When the gradient is large, the deterministic descent dominates. When the gradient is small, the noise becomes more visible. This is why SGD often fluctuates near minimizers instead of stopping exactly.
The learning rate controls the temperature of this motion. A large learning rate creates a hotter, more exploratory process. A small learning rate creates a colder, more stable process.
13. Summary: What Makes SGD Work?
SGD works because it replaces the full gradient with a cheap random estimate:
\[g_t = \nabla f_{i_t}(w_t).\]The crucial property is unbiasedness:
\[\mathbb{E}[g_t\mid w_t] = \nabla F(w_t).\]Thus, SGD moves in the correct direction on average.
The price is variance:
\[g_t = \nabla F(w_t)+\xi_t.\]This variance makes the trajectory noisy, but with appropriate learning rates, the noise can be controlled.

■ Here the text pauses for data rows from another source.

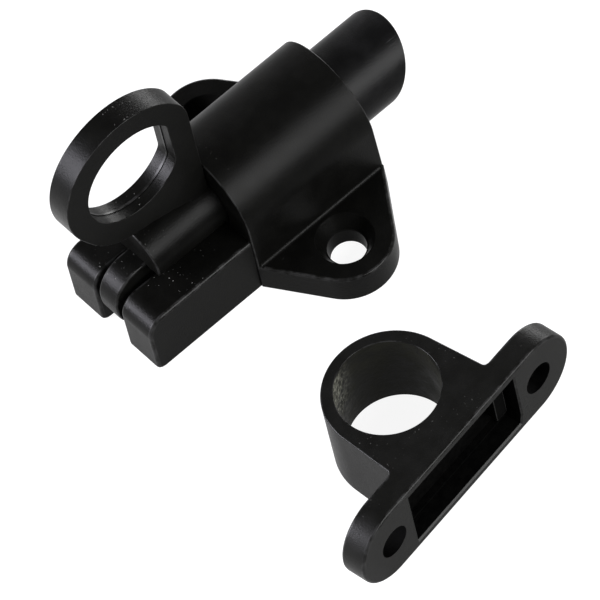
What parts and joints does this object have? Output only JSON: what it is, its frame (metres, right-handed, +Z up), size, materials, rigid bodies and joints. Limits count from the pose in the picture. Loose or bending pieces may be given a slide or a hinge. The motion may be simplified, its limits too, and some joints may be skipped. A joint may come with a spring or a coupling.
{
  "type": "spring bolt latch",
  "caption": "Self-closing spring bolt with a bevelled round bolt, a rigid pull ring, screw ears, and a separate collar keeper.",
  "frame": {"origin": "on the mounting face, midway between the two screw holes of the ears", "axes": "+X is the way the bolt shoots, +Y is to the bolt's left, +Z is up, away from the mounting face"},
  "size_m": [0.0731, 0.0986, 0.0547],
  "materials": {
    "housing_coat": "satin black coat on a die casting",
    "bolt_coat": "satin black coat with fine scratches",
    "handle_coat": "satin black coat on a die casting",
    "keeper_coat": "satin black coat on a die casting",
    "pin_steel": "plain turned steel",
    "spring_steel": "drawn spring wire"
  },
  "bodies": {
    "housing": {"housing": "housing_coat", "bolt_spring": "spring_steel", "keeper": "keeper_coat"},
    "bolt": {"bolt": "bolt_coat", "pull_handle": "handle_coat", "bolt_pin": "pin_steel"}
  },
  "joints": [
    {"name": "bolt_slide", "type": "slide", "parent": "housing", "child": "bolt", "axis": [-1, 0, 0], "range_m": [0, 0.014], "stiffness_N_per_m": 400, "springref_m": -0.012, "deforming": ["bolt_spring"]}
  ]
}
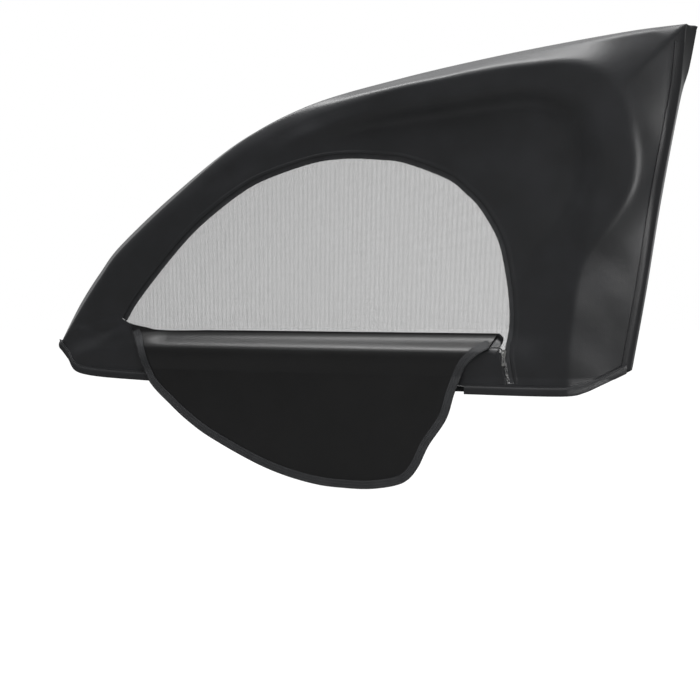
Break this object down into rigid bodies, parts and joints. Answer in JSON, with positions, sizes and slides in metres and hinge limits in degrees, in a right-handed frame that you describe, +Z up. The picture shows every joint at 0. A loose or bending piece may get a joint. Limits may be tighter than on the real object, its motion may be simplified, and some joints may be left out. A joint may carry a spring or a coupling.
{
  "type": "car side window sunshade",
  "caption": "Slip-on cloth sleeve for a front door window, with a see-through net outside and a zipped half-round flap inside, folded down.",
  "frame": {"origin": "in the sleeve's pocket at the door's belt line, where the door frame passes between the two layers", "axes": "+X along the door to the rear, -Y towards the cabin, +Z up; above the belt line the sleeve leans towards -Y by 11 degrees"},
  "size_m": [1.133, 0.1447, 0.7063],
  "materials": {
    "satin_cloth": "black satin polyester",
    "net": "black knitted net",
    "tape": "black woven zipper tape",
    "coil": "black nylon coil",
    "slider_metal": "plated zinc",
    "band": "black woven band"
  },
  "bodies": {
    "sleeve": {"inner_panel": "satin_cloth", "edge_strip": "satin_cloth", "flap_panel": "satin_cloth", "net_panel": "net", "window_zipper_tape": "tape", "window_zipper_coil": "coil", "flap_zipper_tape": "tape", "flap_zipper_coil": "coil", "zipper_slider": "slider_metal", "rear_hem_band": "band", "front_hem_band": "band", "rear_edge_binding": "band"},
    "pull": {"zipper_pull": "slider_metal"}
  },
  "joints": [
    {"name": "pull_swing", "type": "hinge", "parent": "sleeve", "child": "pull", "pos_m": [0.27686, -0.03029, 0.03675], "axis": [-1, 0, 0], "range_deg": [0, 150]}
  ]
}
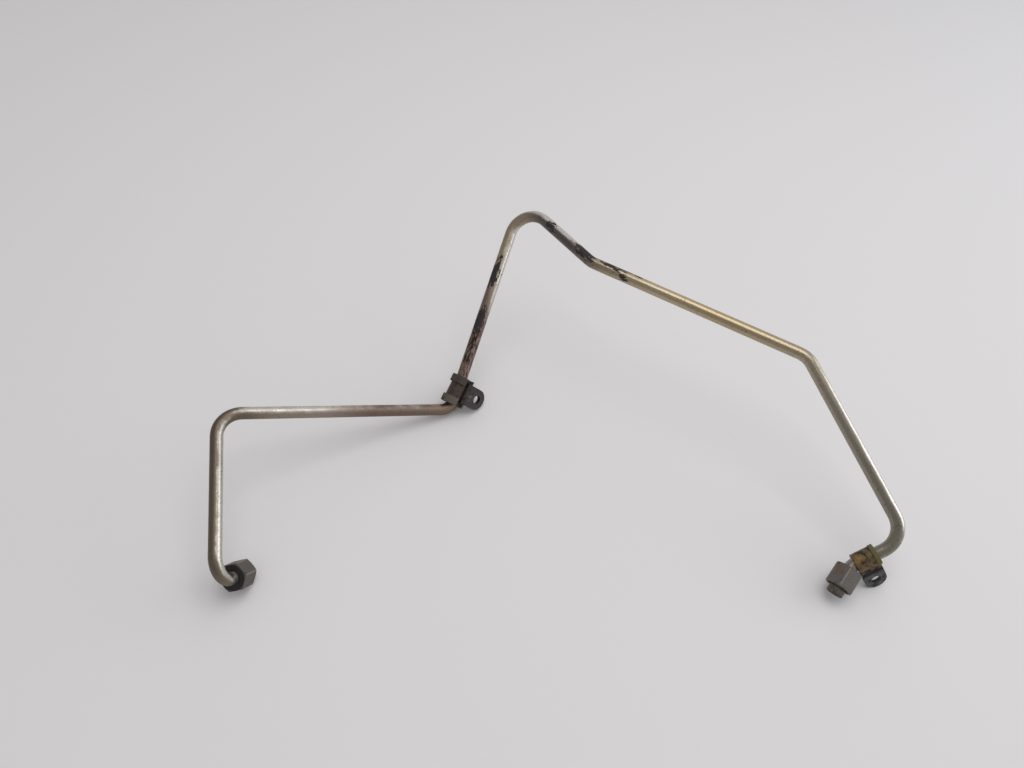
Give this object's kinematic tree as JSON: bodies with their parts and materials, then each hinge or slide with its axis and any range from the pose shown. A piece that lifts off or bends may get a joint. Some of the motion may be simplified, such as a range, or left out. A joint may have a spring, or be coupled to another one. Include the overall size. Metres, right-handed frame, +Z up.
{
  "type": "turbocharger oil line",
  "caption": "Rigid bent steel oil tube with a loose union nut and a sealing nipple at each end, and lined P-clips along its run.",
  "frame": {"origin": "on the floor, under the middle of the bounding box of the line as it lies", "axes": "+X along its longest extent, from the engine end to the turbo end; +Z up from the floor it lies on, its shortest extent"},
  "size_m": [0.4224, 0.2566, 0.0989],
  "materials": {
    "tube_steel": "bright plated steel, tarnished brown in patches",
    "nipple_steel": "plain steel, dull and stained",
    "nut_steel": "plated steel, worn and stained",
    "mid_strap_steel": "steel band, dark brown with age",
    "mid_liner_rubber": "matt, grey-brown with dust",
    "end_strap_steel": "steel band, stained gold-brown",
    "end_liner_rubber": "matt, greenish grey"
  },
  "bodies": {
    "line": {"tube": "tube_steel", "engine_end_nipple": "nipple_steel", "turbo_end_nipple": "nipple_steel", "mid_clip_strap": "mid_strap_steel", "mid_clip_liner": "mid_liner_rubber", "end_clip_strap": "end_strap_steel", "end_clip_liner": "end_liner_rubber"},
    "engine_nut": {"engine_end_nut": "nut_steel"},
    "turbo_nut": {"turbo_end_nut": "nut_steel"}
  },
  "joints": [
    {"name": "engine_nut_spin", "type": "hinge", "parent": "line", "child": "engine_nut", "pos_m": [-0.19108, -0.11917, 0.01553], "axis": [0.1821, 0.6301, -0.7548], "continuous": true},
    {"name": "turbo_nut_spin", "type": "hinge", "parent": "line", "child": "turbo_nut", "pos_m": [0.18041, -0.11255, 0.01498], "axis": [-0.5919, -0.697, -0.4049], "continuous": true}
  ]
}
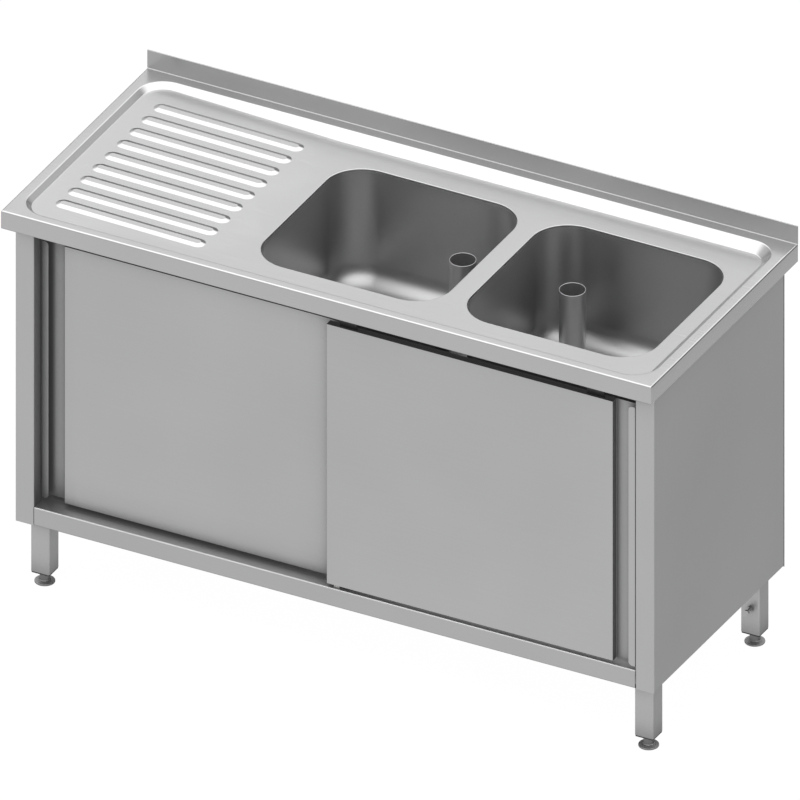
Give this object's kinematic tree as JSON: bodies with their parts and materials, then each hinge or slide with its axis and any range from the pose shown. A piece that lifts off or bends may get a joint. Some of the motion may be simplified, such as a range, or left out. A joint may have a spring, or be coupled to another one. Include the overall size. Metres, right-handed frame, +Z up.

Vanilla gradient descent is accurate but expensive. SGD is noisy but cheap. In large-scale machine learning, cheap noisy progress often beats expensive exact progress.
The essence of SGD is therefore beautifully simple:
\[\boxed{ \text{Do not compute the perfect direction. Compute a cheap direction that is correct on average.} }\]That single idea powers much of modern machine learning.
14. Final Takeaway
Gradient descent asks:
What is the exact direction of steepest descent?
SGD asks a more practical question:
Can I cheaply estimate a useful descent direction?
The answer is yes.
And that is why stochastic gradient descent is so powerful. It turns optimization from a deterministic march into a noisy but efficient journey, where randomness is not merely tolerated, but exploited.